Exercise requirements:
Wherever "bodies" appears in a line, copy that line.
────────
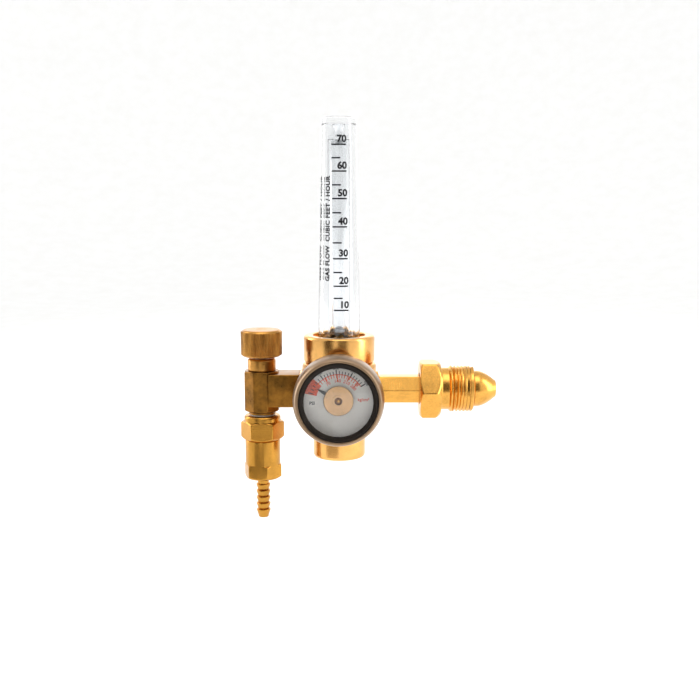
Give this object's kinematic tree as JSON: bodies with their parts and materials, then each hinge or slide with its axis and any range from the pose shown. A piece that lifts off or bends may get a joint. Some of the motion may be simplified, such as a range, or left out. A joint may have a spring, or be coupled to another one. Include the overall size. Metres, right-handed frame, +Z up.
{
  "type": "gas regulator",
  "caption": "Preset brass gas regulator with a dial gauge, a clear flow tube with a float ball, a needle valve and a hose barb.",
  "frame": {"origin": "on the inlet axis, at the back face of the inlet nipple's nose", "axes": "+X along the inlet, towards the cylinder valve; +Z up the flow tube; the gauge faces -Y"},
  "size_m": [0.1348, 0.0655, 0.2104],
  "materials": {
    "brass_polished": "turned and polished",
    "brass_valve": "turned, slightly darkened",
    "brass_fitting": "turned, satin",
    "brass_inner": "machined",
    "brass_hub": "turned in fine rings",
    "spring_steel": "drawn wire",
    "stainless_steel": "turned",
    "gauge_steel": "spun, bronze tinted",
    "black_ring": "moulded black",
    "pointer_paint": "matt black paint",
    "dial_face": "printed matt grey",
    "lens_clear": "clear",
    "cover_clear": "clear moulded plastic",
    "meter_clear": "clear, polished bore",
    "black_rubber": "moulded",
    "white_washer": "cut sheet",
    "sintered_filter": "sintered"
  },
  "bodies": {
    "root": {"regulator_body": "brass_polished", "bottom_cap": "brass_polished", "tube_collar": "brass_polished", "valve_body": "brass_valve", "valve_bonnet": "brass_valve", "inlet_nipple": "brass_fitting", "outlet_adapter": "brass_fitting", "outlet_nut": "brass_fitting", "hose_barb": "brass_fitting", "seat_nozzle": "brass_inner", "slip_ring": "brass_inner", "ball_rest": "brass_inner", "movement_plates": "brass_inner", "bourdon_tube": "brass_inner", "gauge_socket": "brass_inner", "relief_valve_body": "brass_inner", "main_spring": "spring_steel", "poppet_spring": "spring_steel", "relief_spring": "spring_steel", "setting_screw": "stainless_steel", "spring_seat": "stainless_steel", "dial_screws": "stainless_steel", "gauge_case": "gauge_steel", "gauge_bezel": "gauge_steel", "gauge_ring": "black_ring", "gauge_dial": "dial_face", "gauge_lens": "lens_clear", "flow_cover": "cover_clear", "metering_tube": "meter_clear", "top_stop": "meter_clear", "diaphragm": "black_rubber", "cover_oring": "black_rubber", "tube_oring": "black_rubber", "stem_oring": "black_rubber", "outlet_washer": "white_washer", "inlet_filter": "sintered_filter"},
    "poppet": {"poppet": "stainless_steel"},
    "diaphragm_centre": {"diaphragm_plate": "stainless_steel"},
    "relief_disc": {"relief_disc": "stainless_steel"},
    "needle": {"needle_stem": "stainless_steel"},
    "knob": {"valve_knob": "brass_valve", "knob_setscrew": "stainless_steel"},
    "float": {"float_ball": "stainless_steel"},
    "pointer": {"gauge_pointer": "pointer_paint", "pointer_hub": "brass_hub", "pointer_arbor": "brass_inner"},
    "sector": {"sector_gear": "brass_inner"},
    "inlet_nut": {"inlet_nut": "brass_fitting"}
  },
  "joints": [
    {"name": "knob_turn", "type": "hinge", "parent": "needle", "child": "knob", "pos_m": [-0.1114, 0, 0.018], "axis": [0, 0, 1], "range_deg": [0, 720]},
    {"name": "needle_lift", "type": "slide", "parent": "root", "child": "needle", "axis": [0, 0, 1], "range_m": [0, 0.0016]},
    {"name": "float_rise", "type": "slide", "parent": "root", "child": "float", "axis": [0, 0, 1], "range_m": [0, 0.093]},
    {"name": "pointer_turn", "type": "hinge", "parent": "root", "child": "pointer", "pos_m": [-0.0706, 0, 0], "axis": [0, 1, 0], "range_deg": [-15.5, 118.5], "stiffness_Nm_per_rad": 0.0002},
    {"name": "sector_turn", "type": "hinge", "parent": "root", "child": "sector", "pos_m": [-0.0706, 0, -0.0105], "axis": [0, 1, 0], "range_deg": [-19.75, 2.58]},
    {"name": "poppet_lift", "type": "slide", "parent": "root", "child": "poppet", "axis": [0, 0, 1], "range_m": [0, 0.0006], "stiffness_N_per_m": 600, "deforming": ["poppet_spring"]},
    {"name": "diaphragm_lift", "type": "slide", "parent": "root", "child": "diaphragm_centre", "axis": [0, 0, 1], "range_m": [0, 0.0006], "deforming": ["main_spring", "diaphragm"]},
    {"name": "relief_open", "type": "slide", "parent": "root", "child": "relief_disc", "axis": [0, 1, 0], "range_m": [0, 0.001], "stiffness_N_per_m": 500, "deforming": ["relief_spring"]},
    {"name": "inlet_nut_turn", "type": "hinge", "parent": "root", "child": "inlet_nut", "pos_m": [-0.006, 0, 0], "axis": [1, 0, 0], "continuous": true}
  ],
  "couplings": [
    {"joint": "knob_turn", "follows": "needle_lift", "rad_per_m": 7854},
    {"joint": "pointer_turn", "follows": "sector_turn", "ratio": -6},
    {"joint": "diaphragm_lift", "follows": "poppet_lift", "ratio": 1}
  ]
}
────────
Result:
Give this object's kinematic tree as JSON: bodies with their parts and materials, then each hinge or slide with its axis and any range from the pose shown. A piece that lifts off or bends may get a joint. Some of the motion may be simplified, such as a range, or left out. A joint may have a spring, or be coupled to another one. Include the overall size. Metres, right-handed frame, +Z up.
  "bodies": {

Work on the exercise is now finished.